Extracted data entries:
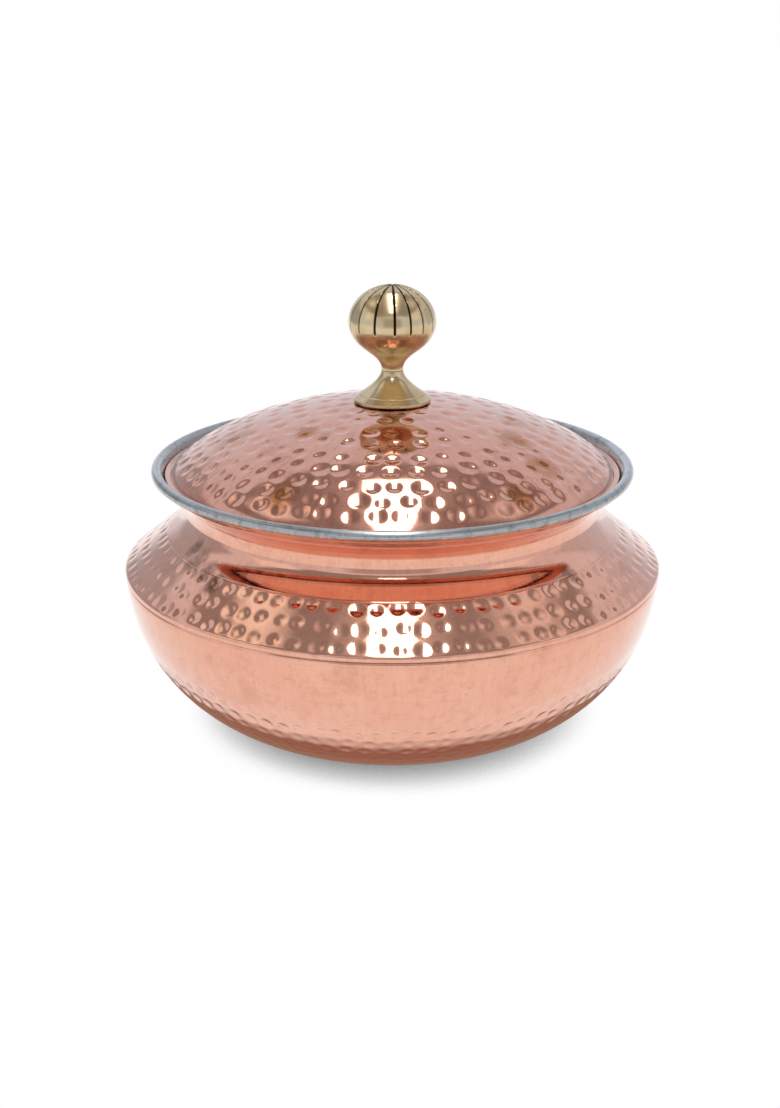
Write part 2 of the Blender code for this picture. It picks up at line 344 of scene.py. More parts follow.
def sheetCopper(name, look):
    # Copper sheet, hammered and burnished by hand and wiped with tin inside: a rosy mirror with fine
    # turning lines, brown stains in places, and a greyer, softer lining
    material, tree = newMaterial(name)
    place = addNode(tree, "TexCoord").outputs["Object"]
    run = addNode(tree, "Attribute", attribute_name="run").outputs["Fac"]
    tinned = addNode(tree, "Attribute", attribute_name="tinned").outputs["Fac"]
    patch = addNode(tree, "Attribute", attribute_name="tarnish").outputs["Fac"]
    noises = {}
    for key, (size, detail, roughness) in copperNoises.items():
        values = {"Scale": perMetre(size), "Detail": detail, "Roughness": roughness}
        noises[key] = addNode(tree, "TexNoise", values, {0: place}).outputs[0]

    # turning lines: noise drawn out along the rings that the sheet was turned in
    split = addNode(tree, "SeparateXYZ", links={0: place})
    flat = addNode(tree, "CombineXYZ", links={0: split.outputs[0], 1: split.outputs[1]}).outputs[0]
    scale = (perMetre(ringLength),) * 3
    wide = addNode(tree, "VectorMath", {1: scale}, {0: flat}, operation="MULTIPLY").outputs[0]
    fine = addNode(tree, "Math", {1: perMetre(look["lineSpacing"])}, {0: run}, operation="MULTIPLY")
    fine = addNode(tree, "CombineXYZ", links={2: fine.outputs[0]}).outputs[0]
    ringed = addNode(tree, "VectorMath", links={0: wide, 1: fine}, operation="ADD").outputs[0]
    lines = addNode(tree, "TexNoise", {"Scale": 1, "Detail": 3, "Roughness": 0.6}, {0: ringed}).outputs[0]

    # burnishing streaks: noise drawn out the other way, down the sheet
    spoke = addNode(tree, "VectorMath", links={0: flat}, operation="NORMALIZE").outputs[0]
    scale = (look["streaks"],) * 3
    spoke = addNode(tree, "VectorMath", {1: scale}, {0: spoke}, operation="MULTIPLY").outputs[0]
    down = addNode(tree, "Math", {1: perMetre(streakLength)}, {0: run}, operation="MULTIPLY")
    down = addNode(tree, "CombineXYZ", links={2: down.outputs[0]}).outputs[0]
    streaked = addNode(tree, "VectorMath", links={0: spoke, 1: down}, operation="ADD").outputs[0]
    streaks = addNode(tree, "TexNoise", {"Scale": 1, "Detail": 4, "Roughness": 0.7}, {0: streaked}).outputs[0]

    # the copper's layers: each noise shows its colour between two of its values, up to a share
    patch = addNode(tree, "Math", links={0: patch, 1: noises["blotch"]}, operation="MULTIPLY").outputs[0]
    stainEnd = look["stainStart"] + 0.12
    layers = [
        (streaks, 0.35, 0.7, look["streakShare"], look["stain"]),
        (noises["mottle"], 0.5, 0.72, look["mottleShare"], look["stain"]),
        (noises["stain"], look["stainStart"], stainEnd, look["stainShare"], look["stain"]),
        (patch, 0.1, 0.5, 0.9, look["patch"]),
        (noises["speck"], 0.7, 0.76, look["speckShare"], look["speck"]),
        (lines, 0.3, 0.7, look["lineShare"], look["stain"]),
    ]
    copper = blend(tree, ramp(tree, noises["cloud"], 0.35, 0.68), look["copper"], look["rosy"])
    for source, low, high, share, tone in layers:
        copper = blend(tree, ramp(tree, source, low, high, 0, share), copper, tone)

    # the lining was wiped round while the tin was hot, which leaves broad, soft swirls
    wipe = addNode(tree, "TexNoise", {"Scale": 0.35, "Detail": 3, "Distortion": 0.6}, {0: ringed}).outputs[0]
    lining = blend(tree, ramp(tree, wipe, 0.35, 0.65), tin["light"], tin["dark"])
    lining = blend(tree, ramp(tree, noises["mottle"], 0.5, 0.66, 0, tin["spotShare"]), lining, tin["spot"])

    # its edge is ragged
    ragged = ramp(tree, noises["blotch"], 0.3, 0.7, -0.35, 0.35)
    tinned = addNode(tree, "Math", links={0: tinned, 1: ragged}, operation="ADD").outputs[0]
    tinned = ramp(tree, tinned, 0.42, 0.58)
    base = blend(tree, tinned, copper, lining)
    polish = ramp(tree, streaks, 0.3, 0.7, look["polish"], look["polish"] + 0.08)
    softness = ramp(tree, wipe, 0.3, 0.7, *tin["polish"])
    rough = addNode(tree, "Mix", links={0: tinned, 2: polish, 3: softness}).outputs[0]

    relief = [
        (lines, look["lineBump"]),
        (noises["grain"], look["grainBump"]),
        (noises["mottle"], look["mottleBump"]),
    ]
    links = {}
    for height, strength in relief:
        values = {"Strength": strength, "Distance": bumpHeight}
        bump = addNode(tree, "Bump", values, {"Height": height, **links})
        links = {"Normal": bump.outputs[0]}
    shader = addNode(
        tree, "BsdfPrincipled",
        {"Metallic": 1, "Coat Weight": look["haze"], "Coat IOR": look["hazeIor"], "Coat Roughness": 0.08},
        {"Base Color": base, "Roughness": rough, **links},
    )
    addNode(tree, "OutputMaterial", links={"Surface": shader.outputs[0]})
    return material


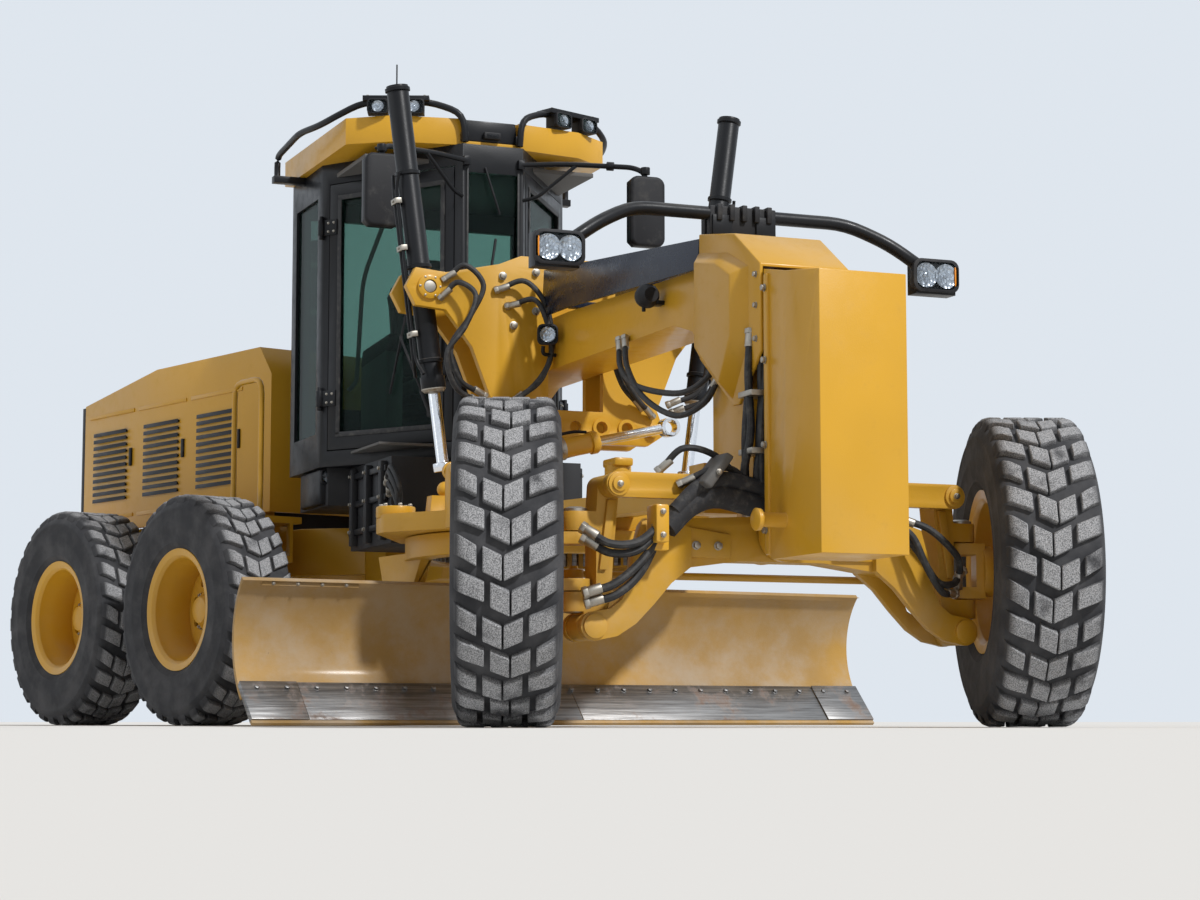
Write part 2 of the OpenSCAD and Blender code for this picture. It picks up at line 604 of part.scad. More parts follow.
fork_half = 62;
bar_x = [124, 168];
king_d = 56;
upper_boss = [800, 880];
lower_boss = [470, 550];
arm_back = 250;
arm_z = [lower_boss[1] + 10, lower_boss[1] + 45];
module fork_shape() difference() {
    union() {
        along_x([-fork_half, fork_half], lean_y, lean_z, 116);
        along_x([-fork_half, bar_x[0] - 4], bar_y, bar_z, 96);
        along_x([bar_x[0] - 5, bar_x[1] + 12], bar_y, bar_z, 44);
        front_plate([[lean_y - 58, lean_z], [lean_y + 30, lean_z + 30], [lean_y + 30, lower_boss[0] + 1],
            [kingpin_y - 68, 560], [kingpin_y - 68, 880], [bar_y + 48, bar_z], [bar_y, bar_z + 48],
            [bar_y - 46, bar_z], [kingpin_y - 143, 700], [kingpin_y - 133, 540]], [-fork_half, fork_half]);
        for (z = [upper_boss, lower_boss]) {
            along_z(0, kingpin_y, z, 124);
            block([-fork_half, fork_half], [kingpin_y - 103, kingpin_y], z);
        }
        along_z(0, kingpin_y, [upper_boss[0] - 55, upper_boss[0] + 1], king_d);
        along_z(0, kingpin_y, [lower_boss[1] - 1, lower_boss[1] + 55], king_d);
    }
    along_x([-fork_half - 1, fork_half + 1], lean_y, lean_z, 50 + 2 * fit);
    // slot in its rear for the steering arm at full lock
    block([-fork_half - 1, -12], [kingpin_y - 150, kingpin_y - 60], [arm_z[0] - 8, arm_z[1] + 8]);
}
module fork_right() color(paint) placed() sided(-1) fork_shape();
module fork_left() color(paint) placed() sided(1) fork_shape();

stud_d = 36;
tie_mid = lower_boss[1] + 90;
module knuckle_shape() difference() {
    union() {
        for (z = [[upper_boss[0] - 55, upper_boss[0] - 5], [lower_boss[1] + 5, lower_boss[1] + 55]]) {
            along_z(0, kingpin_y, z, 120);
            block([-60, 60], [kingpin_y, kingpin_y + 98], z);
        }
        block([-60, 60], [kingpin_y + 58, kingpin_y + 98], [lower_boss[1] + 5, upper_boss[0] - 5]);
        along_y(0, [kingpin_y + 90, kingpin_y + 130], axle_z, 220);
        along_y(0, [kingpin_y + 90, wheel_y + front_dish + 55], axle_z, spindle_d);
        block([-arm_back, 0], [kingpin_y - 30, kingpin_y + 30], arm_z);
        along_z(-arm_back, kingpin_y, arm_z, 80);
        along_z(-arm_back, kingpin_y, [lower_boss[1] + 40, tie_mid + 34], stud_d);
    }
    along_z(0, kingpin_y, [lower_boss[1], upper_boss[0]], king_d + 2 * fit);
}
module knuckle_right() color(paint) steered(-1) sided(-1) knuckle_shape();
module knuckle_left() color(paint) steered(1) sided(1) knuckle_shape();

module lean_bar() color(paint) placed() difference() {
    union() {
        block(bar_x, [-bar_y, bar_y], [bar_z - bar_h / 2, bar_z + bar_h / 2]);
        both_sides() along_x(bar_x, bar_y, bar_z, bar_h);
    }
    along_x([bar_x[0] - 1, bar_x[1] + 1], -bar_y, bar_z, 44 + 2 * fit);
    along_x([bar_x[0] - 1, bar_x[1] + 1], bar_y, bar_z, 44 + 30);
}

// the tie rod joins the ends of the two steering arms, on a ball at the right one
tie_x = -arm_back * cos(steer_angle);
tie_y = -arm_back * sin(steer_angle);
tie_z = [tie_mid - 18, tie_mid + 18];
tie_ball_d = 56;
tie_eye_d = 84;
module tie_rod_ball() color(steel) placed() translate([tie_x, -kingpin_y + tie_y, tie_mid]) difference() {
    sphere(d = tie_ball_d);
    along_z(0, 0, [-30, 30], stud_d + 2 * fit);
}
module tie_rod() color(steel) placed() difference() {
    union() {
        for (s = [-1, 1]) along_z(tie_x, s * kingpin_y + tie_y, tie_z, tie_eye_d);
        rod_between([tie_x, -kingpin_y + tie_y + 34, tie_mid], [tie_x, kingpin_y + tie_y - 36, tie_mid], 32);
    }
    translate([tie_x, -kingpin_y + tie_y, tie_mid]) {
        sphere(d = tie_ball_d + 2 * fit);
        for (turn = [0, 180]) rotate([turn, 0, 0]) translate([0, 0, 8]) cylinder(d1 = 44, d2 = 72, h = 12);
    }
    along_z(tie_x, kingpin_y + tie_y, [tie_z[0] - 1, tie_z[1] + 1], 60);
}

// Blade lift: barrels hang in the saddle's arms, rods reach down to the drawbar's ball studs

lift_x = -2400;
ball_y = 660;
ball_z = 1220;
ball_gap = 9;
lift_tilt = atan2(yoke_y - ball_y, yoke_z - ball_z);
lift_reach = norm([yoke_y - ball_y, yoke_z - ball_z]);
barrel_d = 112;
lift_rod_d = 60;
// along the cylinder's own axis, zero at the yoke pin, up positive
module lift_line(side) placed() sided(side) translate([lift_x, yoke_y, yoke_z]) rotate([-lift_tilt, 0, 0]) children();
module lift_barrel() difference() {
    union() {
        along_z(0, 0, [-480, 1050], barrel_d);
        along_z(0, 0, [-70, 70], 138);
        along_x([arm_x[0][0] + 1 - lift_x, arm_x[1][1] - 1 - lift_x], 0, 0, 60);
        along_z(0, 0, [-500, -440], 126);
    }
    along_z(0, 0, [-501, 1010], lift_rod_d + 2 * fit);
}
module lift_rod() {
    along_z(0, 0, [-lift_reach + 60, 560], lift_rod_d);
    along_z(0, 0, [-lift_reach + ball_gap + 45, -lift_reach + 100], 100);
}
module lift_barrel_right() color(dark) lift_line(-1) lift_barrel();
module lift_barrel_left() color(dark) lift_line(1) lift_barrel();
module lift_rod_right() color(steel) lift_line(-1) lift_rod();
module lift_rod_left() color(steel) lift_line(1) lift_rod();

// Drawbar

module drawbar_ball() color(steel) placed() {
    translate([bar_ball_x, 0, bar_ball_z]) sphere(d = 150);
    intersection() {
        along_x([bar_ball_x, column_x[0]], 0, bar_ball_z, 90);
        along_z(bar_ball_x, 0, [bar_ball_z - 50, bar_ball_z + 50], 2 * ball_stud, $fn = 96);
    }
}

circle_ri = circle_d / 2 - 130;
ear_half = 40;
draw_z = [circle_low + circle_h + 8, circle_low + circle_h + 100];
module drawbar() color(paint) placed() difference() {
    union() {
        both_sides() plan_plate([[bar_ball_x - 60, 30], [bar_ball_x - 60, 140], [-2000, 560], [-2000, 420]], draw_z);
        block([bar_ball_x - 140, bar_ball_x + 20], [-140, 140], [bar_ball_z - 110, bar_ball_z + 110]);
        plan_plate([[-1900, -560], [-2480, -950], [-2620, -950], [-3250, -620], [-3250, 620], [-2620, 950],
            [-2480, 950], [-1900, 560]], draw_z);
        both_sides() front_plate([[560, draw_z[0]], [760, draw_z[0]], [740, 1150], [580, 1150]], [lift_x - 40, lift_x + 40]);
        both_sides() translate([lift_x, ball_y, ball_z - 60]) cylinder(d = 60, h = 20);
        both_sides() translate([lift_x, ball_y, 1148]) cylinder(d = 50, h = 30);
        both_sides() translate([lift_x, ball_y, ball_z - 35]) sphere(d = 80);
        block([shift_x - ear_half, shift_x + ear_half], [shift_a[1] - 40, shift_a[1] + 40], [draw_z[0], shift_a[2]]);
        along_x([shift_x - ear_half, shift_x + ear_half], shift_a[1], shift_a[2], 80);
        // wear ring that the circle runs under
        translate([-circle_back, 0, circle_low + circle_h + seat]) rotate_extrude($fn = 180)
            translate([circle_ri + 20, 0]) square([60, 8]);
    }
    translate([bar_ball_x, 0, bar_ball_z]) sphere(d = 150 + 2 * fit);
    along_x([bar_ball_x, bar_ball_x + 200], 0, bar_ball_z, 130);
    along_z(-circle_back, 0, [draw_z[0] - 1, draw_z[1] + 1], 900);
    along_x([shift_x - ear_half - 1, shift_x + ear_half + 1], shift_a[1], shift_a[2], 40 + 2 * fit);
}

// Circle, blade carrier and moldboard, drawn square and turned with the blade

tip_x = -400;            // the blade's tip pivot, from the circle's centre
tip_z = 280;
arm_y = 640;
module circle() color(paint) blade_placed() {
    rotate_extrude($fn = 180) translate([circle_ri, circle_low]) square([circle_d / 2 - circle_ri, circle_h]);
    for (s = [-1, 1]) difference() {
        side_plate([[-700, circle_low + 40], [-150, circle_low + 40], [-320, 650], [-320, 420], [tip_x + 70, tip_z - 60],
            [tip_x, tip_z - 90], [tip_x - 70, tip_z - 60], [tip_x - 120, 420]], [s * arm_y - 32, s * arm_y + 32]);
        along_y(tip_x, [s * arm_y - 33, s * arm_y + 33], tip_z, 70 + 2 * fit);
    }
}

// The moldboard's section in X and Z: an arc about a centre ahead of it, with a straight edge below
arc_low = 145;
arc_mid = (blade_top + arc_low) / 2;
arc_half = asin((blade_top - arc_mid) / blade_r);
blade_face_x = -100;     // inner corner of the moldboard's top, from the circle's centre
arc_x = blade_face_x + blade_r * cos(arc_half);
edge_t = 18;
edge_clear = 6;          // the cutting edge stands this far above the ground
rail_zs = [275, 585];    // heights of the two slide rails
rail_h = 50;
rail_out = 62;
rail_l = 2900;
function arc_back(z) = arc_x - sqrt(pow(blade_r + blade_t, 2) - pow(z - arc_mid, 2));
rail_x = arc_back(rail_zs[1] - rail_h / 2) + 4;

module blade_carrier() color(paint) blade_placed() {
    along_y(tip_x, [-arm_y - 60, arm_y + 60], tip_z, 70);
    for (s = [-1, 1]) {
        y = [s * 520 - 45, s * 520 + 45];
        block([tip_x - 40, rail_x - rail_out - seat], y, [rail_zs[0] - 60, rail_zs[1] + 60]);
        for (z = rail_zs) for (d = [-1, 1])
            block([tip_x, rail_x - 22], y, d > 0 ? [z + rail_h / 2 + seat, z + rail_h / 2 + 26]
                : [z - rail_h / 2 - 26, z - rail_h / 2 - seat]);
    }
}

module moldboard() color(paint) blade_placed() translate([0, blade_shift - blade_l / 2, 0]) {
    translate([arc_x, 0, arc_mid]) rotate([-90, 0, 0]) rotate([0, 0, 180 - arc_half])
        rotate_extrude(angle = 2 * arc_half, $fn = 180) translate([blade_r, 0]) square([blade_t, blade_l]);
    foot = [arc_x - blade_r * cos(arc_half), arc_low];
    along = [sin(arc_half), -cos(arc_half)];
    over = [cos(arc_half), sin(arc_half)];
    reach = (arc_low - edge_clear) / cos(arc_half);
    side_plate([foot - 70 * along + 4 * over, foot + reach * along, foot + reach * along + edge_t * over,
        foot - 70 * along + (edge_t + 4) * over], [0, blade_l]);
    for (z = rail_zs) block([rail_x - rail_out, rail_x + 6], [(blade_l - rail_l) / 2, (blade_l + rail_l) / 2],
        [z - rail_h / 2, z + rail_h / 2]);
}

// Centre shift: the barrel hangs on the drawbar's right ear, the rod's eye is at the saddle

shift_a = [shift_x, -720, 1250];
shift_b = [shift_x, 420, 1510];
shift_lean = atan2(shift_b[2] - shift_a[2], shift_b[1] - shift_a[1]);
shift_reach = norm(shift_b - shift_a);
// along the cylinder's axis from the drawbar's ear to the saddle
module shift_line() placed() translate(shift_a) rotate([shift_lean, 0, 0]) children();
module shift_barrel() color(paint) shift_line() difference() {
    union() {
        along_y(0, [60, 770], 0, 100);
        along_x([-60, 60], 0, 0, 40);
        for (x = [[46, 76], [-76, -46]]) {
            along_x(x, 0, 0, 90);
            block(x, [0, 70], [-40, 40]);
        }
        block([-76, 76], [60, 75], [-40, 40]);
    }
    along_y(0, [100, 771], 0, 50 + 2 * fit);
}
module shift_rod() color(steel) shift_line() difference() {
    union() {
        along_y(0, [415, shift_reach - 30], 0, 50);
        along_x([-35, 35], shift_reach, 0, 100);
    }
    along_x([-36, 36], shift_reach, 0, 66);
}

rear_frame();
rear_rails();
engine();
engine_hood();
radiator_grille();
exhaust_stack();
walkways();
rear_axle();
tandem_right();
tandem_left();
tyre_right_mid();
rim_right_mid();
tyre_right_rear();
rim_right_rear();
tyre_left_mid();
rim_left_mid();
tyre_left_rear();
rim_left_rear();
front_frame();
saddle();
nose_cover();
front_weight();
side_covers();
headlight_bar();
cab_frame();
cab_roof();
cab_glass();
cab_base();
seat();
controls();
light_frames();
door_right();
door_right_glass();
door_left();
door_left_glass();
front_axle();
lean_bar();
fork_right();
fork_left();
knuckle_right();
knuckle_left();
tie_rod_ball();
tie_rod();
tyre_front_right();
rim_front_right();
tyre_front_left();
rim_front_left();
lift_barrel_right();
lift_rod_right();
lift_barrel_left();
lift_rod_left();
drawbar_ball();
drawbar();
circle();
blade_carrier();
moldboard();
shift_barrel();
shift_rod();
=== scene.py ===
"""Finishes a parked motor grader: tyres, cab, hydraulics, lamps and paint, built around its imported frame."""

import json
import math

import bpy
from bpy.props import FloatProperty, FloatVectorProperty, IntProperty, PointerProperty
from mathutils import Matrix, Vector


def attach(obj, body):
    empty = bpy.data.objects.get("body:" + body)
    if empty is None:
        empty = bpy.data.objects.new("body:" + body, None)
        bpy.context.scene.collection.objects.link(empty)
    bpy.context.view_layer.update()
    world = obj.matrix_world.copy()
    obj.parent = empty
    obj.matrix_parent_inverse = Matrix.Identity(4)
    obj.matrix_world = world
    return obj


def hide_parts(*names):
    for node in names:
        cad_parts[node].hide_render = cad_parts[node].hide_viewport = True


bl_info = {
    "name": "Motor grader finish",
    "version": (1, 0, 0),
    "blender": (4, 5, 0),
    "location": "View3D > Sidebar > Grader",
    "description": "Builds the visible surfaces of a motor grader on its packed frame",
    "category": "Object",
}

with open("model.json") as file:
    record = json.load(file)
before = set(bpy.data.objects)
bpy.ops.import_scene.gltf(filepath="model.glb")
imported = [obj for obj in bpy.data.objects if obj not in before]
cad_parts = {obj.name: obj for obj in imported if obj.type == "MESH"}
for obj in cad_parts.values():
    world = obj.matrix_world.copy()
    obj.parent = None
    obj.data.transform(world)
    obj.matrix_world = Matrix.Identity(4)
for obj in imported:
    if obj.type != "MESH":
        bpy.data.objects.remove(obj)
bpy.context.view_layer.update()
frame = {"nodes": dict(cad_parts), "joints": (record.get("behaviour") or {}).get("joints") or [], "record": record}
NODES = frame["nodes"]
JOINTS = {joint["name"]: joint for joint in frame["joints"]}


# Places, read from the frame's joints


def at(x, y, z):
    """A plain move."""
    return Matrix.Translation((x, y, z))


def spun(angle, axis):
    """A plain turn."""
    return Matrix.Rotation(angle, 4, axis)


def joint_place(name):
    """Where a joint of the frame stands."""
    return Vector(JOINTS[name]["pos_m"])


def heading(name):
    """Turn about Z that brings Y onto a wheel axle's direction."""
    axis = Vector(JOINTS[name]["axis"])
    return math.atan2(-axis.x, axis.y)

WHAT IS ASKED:
Retype, exactly and in full, the lines above from the one containing "rear_frame();" through the one containing "in imported if".

EXERCISE ANSWER:
rear_frame();
rear_rails();
engine();
engine_hood();
radiator_grille();
exhaust_stack();
walkways();
rear_axle();
tandem_right();
tandem_left();
tyre_right_mid();
rim_right_mid();
tyre_right_rear();
rim_right_rear();
tyre_left_mid();
rim_left_mid();
tyre_left_rear();
rim_left_rear();
front_frame();
saddle();
nose_cover();
front_weight();
side_covers();
headlight_bar();
cab_frame();
cab_roof();
cab_glass();
cab_base();
seat();
controls();
light_frames();
door_right();
door_right_glass();
door_left();
door_left_glass();
front_axle();
lean_bar();
fork_right();
fork_left();
knuckle_right();
knuckle_left();
tie_rod_ball();
tie_rod();
tyre_front_right();
rim_front_right();
tyre_front_left();
rim_front_left();
lift_barrel_right();
lift_rod_right();
lift_barrel_left();
lift_rod_left();
drawbar_ball();
drawbar();
circle();
blade_carrier();
moldboard();
shift_barrel();
shift_rod();
=== scene.py ===
"""Finishes a parked motor grader: tyres, cab, hydraulics, lamps and paint, built around its imported frame."""

import json
import math

import bpy
from bpy.props import FloatProperty, FloatVectorProperty, IntProperty, PointerProperty
from mathutils import Matrix, Vector


def attach(obj, body):
    empty = bpy.data.objects.get("body:" + body)
    if empty is None:
        empty = bpy.data.objects.new("body:" + body, None)
        bpy.context.scene.collection.objects.link(empty)
    bpy.context.view_layer.update()
    world = obj.matrix_world.copy()
    obj.parent = empty
    obj.matrix_parent_inverse = Matrix.Identity(4)
    obj.matrix_world = world
    return obj


def hide_parts(*names):
    for node in names:
        cad_parts[node].hide_render = cad_parts[node].hide_viewport = True


bl_info = {
    "name": "Motor grader finish",
    "version": (1, 0, 0),
    "blender": (4, 5, 0),
    "location": "View3D > Sidebar > Grader",
    "description": "Builds the visible surfaces of a motor grader on its packed frame",
    "category": "Object",
}

with open("model.json") as file:
    record = json.load(file)
before = set(bpy.data.objects)
bpy.ops.import_scene.gltf(filepath="model.glb")
imported = [obj for obj in bpy.data.objects if obj not in before]
cad_parts = {obj.name: obj for obj in imported if obj.type == "MESH"}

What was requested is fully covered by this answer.